» **Task directions**
Reproduce the closing part of the entries exactly: the line with "Give this object's" and all lines after it, ending with the last line, and nothing else.

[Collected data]
>>>>>

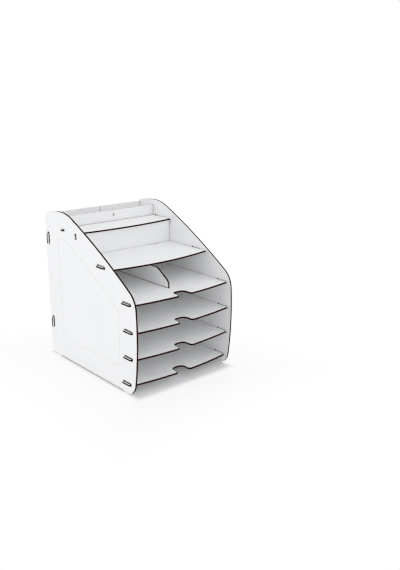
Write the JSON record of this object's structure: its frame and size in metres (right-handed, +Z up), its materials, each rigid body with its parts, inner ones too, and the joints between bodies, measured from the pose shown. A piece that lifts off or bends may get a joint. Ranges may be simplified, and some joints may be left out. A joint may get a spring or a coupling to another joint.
{
  "type": "desktop document rack",
  "caption": "Free-standing desktop rack of interlocking thin white boards: sloping side panels, document bays with finger notches, a note shelf, a top ledge and a pen box.",
  "frame": {"origin": "on the desk, under the middle of the rack's footprint", "axes": "+X to the right seen from the front, +Y to the back, +Z up; the open front faces -Y"},
  "size_m": [0.2568, 0.327, 0.3329],
  "materials": {
    "white_board": "satin white lacquered hardboard with dark burnt cut edges"
  },
  "bodies": {
    "root": {"left_side_panel": "white_board", "right_side_panel": "white_board", "back_panel": "white_board", "top_ledge": "white_board", "note_shelf": "white_board", "upper_document_shelf": "white_board", "middle_document_shelf": "white_board", "lower_document_shelf": "white_board", "bottom_document_shelf": "white_board", "riser_panel": "white_board", "pen_box_wall": "white_board", "pen_box_divider": "white_board", "bay_partition": "white_board"}
  },
  "joints": []
}
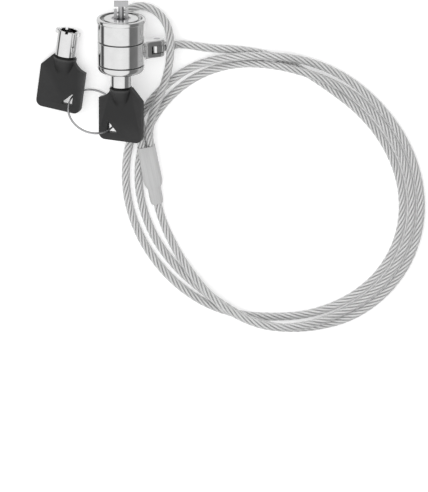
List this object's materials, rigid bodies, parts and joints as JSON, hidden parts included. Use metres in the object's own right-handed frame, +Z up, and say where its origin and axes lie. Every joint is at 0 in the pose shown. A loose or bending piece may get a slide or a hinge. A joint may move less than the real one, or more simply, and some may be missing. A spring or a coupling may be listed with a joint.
{
  "type": "cable lock",
  "caption": "Cable lock for luggage or a laptop: keyed T-bar lock head, swivel arm, coiled steel rope with a crimped eye, and keys on a split ring.",
  "frame": {"origin": "centre of the lock head's front rim face, on the lock axis", "axes": "+Y along the lock axis, out of the front face towards the T-bar's tip; +Z up from the table that the lock lies on"},
  "size_m": [0.1784, 0.1635, 0.0276],
  "materials": {
    "chrome": "polished",
    "steel": "satin",
    "brass": "machined",
    "black_nylon": "matte",
    "black_plastic": "fine moulded grain",
    "ferrule": "crimped",
    "grey_sleeve": "shrunk, slightly translucent",
    "jacketed_rope": "steel strands under a clear jacket"
  },
  "bodies": {
    "cable": {"cable_terminal": "chrome", "cable_lead": "jacketed_rope", "cable_coil": "jacketed_rope", "cable_tail": "jacketed_rope", "cable_eye": "jacketed_rope", "crimp_ferrule": "ferrule", "shrink_sleeve": "grey_sleeve"},
    "arm": {"swivel_ring": "chrome", "hinge_pin": "steel"},
    "lock_head": {"front_shell": "chrome", "face_plate": "chrome", "guard_collar": "steel", "lock_barrel": "steel", "pin_block": "brass", "block_pin": "steel", "swivel_washers": "black_nylon", "rear_cap": "chrome", "cap_dowels": "steel", "pin_springs": "steel"},
    "drivers": {"driver_pins": "brass"},
    "plug": {"rotor": "steel", "spindle": "steel", "drive_pin": "steel", "retaining_clip": "steel", "thrust_washer": "steel"},
    "tumblers": {"key_pins": "brass"},
    "key": {"key_tube": "chrome", "key_bow": "black_plastic"},
    "ring": {"split_ring": "steel"},
    "spare_key": {"spare_key_tube": "chrome", "spare_key_bow": "black_plastic"}
  },
  "joints": [
    {"name": "arm_hinge", "type": "hinge", "parent": "cable", "child": "arm", "pos_m": [0.01631, -0.0164, -0.00761], "axis": [0, 1, 0], "range_deg": [0, 35]},
    {"name": "head_swivel", "type": "hinge", "parent": "arm", "child": "lock_head", "pos_m": [0, -0.0164, 0], "axis": [0, -1, 0], "range_deg": [-150, 0]},
    {"name": "key_turn", "type": "hinge", "parent": "lock_head", "child": "plug", "pos_m": [0, -0.02, 0], "axis": [0, 1, 0], "range_deg": [0, 90]},
    {"name": "key_pull", "type": "slide", "parent": "plug", "child": "key", "axis": [0, 1, 0], "range_m": [-0.02, 0]},
    {"name": "key_pin_travel", "type": "slide", "parent": "plug", "child": "tumblers", "axis": [0, 1, 0], "range_m": [-0.0014, 0]},
    {"name": "driver_pin_travel", "type": "slide", "parent": "lock_head", "child": "drivers", "axis": [0, 1, 0], "range_m": [-0.0014, 0], "deforming": ["pin_springs"]},
    {"name": "ring_swing", "type": "hinge", "parent": "key", "child": "ring", "pos_m": [-0.00472, -0.05342, -0.00213], "axis": [0.6475, 0.3883, -0.6557], "range_deg": [-45, 10]},
    {"name": "spare_key_swing", "type": "hinge", "parent": "ring", "child": "spare_key", "pos_m": [-0.02301, -0.04121, -0.00898], "axis": [-0.4602, -0.5124, 0.725], "range_deg": [-15, 45]}
  ],
  "couplings": [
    {"joint": "key_pin_travel", "follows": "key_pull", "ratio": 0.07},
    {"joint": "driver_pin_travel", "follows": "key_pull", "ratio": 0.07}
  ]
}
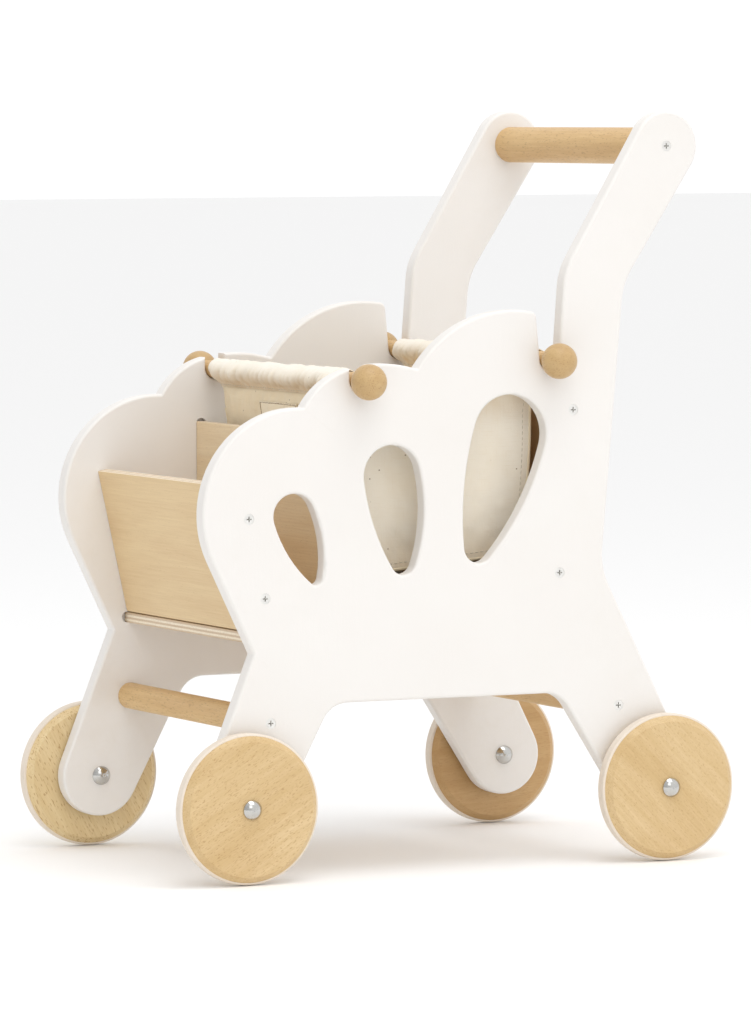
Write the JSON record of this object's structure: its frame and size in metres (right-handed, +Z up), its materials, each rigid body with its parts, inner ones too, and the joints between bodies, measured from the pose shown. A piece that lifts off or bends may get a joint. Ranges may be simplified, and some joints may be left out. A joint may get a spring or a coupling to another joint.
{
  "type": "doll stroller",
  "caption": "Wooden push-along doll stroller: scalloped white side panels with teardrop windows, dowel handle, rubber-tyred wheels and a lift-out canvas carrier.",
  "frame": {"origin": "on the ground, midway between the wheels in both directions", "axes": "+Z up, the front faces -Y and the handle is at +Y, +X is the pusher's left; wheel axles lie along X"},
  "size_m": [0.296, 0.412, 0.507],
  "materials": {
    "white_paint": "satin warm white paint on board, rounded edges",
    "plywood": "clear-lacquered birch plywood with layered edges",
    "beech": "clear-lacquered beech dowel",
    "wheel_beech": "clear-lacquered beech disc with bevelled rim",
    "tyre_rubber": "matt cream rubber band",
    "axle_steel": "bright drawn steel",
    "cap_chrome": "polished domed push-on cap",
    "screw_steel": "zinc-plated countersunk cross-recess screw",
    "canvas": "unbleached calico, plain weave with flecks",
    "label_cotton": "blank woven cotton label"
  },
  "bodies": {
    "frame": {"side_panel_left": "white_paint", "side_panel_right": "white_paint", "handle_bar": "beech", "front_stretcher": "beech", "rear_stretcher": "beech", "front_board": "plywood", "back_board": "plywood", "floor_board": "plywood", "divider_board": "plywood", "handle_screws": "screw_steel", "stretcher_screws": "screw_steel", "front_board_screws": "screw_steel", "back_board_screws": "screw_steel", "axle_pin_front_left": "axle_steel", "axle_pin_front_right": "axle_steel", "axle_pin_rear_left": "axle_steel", "axle_pin_rear_right": "axle_steel", "axle_caps_outer": "cap_chrome", "axle_caps_inner": "cap_chrome", "axle_washers": "axle_steel"},
    "front_left_wheel": {"wheel_front_left": "wheel_beech", "tyre_front_left": "tyre_rubber"},
    "front_right_wheel": {"wheel_front_right": "wheel_beech", "tyre_front_right": "tyre_rubber"},
    "rear_left_wheel": {"wheel_rear_left": "wheel_beech", "tyre_rear_left": "tyre_rubber"},
    "rear_right_wheel": {"wheel_rear_right": "wheel_beech", "tyre_rear_right": "tyre_rubber"},
    "carrier": {"bag_dowel_front": "beech", "bag_dowel_rear": "beech", "ball_front_left": "beech", "ball_front_right": "beech", "ball_rear_left": "beech", "ball_rear_right": "beech", "bag_sleeve_front": "canvas", "bag_sleeve_rear": "canvas", "bag_front": "canvas", "bag_rear": "canvas", "bag_gusset_left": "canvas", "bag_gusset_right": "canvas", "bag_base": "canvas", "bag_label": "label_cotton"}
  },
  "joints": [
    {"name": "front_left_spin", "type": "hinge", "parent": "frame", "child": "front_left_wheel", "pos_m": [0.132, -0.156, 0.05], "axis": [1, 0, 0], "continuous": true},
    {"name": "front_right_spin", "type": "hinge", "parent": "frame", "child": "front_right_wheel", "pos_m": [-0.132, -0.156, 0.05], "axis": [1, 0, 0], "continuous": true},
    {"name": "rear_left_spin", "type": "hinge", "parent": "frame", "child": "rear_left_wheel", "pos_m": [0.132, 0.156, 0.05], "axis": [1, 0, 0], "continuous": true},
    {"name": "rear_right_spin", "type": "hinge", "parent": "frame", "child": "rear_right_wheel", "pos_m": [-0.132, 0.156, 0.05], "axis": [1, 0, 0], "continuous": true},
    {"name": "carrier_lift", "type": "slide", "parent": "frame", "child": "carrier", "axis": [0, 0, 1], "range_m": [0, 0.33]}
  ]
}
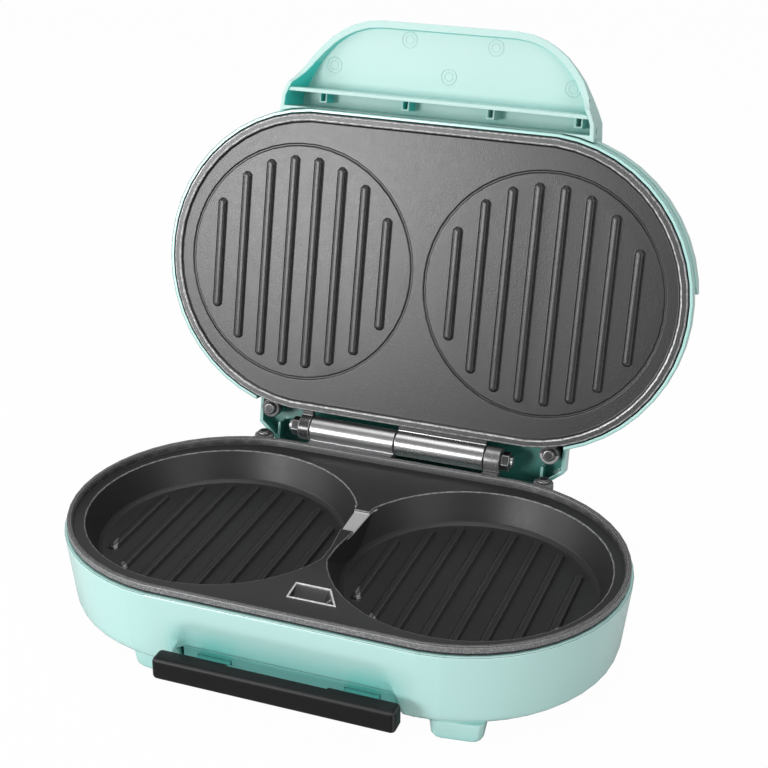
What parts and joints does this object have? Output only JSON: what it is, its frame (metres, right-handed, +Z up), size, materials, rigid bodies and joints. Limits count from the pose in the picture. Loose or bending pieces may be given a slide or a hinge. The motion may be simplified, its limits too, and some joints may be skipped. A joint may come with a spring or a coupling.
{
  "type": "hamburger maker",
  "caption": "Countertop hamburger maker standing open: oval hinged lid with ribbed upper plate and front handle, lower plate with round ribbed wells, pull-out drip tray.",
  "frame": {"origin": "on the table under the middle of the box around the open hamburger maker", "axes": "+X along the plates to the right as seen from the front, +Y to the hinge at the back, +Z up from the table"},
  "size_m": [0.2734, 0.2368, 0.2575],
  "materials": {
    "mint_housing": "satin moulded mint plastic",
    "mint_lid": "satin moulded mint plastic",
    "mint_cover": "glossy moulded mint plastic",
    "mint_tray": "satin moulded mint plastic",
    "black_bar": "satin moulded black plastic",
    "coated_plate": "dark speckled non-stick coating on cast aluminium",
    "bright_steel": "plain bright steel",
    "dark_screw": "blackened steel",
    "heater_sheath": "dull steel sheath",
    "bright_sheet": "bright sheet",
    "rubber_pad": "matt",
    "black_gland": "matt",
    "ivory_block": "matt",
    "red_lens": "clear coloured plastic",
    "green_lens": "clear coloured plastic",
    "lamp_glass": "clear glass",
    "lead_sleeve": "woven sleeve"
  },
  "bodies": {
    "base": {"lower_housing": "mint_housing", "lower_plate": "coated_plate", "hinge_axle": "bright_steel", "axle_nut_left": "bright_steel", "axle_nut_right": "bright_steel", "lower_heater": "heater_sheath", "tray_tunnel": "bright_sheet", "terminal_block": "ivory_block", "cord_clamp": "ivory_block", "cord_gland": "black_gland", "thermostat": "bright_steel", "thermal_fuse": "lead_sleeve", "foot_pad_front_left": "rubber_pad", "foot_pad_front_right": "rubber_pad", "foot_pad_rear_left": "rubber_pad", "foot_pad_rear_right": "rubber_pad", "heater_clamp_lower_left": "bright_steel", "clamp_screw_lower_left": "dark_screw", "heater_clamp_lower_right": "bright_steel", "clamp_screw_lower_right": "dark_screw", "plate_screw_left": "dark_screw", "cord_clamp_screw_left": "dark_screw", "heater_lead_left": "lead_sleeve", "plate_screw_right": "dark_screw", "cord_clamp_screw_right": "dark_screw", "heater_lead_right": "lead_sleeve", "thermostat_lead": "lead_sleeve", "fuse_lead": "lead_sleeve"},
    "lid": {"lid_shell": "mint_lid", "lid_cover": "mint_cover", "upper_plate": "coated_plate", "upper_heater": "heater_sheath", "reflector": "bright_sheet", "indicator_lens_left": "red_lens", "indicator_lens_right": "green_lens", "lamp_left": "lamp_glass", "lamp_right": "lamp_glass", "lamp_lead_left": "lead_sleeve", "lamp_lead_right": "lead_sleeve", "heater_clamp_upper_left": "bright_steel", "heater_clamp_upper_right": "bright_steel", "clamp_screw_upper_left": "dark_screw", "clamp_screw_upper_right": "dark_screw", "lid_screw_left": "dark_screw", "lid_screw_right": "dark_screw", "cover_screw_left_0": "dark_screw", "cover_screw_left_1": "dark_screw", "cover_screw_right_0": "dark_screw", "cover_screw_right_1": "dark_screw", "reflector_screw_0": "dark_screw", "reflector_screw_1": "dark_screw", "reflector_screw_2": "dark_screw", "reflector_screw_3": "dark_screw"},
    "tray": {"drip_tray": "mint_tray", "tray_bar": "black_bar"}
  },
  "joints": [
    {"name": "lid_hinge", "type": "hinge", "parent": "base", "child": "lid", "pos_m": [0, 0.05651, 0.0558], "axis": [1, 0, 0], "range_deg": [0, 102.35]},
    {"name": "tray_slide", "type": "slide", "parent": "base", "child": "tray", "axis": [0, -1, 0], "range_m": [0, 0.07]}
  ]
}
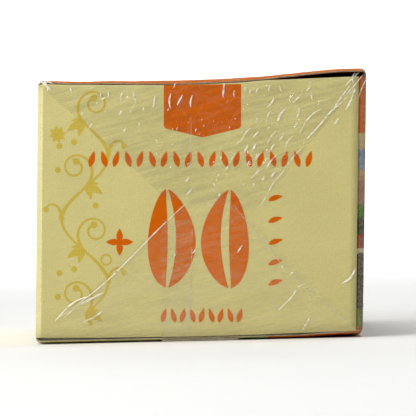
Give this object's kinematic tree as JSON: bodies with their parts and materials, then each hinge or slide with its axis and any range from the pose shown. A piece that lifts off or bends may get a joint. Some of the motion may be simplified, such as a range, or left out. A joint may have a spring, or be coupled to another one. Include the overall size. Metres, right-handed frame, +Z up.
{
  "type": "tea box",
  "caption": "Shut folding carton for tea bags in a clear overwrap, with folded end flaps, envelope-folded film ends and a slightly out-of-square, worn shape.",
  "frame": {"origin": "centre of the whole pack's bounding box, at its bottom, where the film meets the surface", "axes": "+Z up, +Y along the pack's length towards its far end, +X towards the front panel, so the pictured end faces -Y"},
  "size_m": [0.0876, 0.1338, 0.0696],
  "materials": {
    "board": "printed folding board, satin varnish",
    "film": "clear glossy overwrap"
  },
  "bodies": {
    "root": {"carton": "board", "film": "film"}
  },
  "joints": []
}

<<<<<

» **Exercise response**
Give this object's kinematic tree as JSON: bodies with their parts and materials, then each hinge or slide with its axis and any range from the pose shown. A piece that lifts off or bends may get a joint. Some of the motion may be simplified, such as a range, or left out. A joint may have a spring, or be coupled to another one. Include the overall size. Metres, right-handed frame, +Z up.
{
  "type": "tea box",
  "caption": "Shut folding carton for tea bags in a clear overwrap, with folded end flaps, envelope-folded film ends and a slightly out-of-square, worn shape.",
  "frame": {"origin": "centre of the whole pack's bounding box, at its bottom, where the film meets the surface", "axes": "+Z up, +Y along the pack's length towards its far end, +X towards the front panel, so the pictured end faces -Y"},
  "size_m": [0.0876, 0.1338, 0.0696],
  "materials": {
    "board": "printed folding board, satin varnish",
    "film": "clear glossy overwrap"
  },
  "bodies": {
    "root": {"carton": "board", "film": "film"}
  },
  "joints": []
}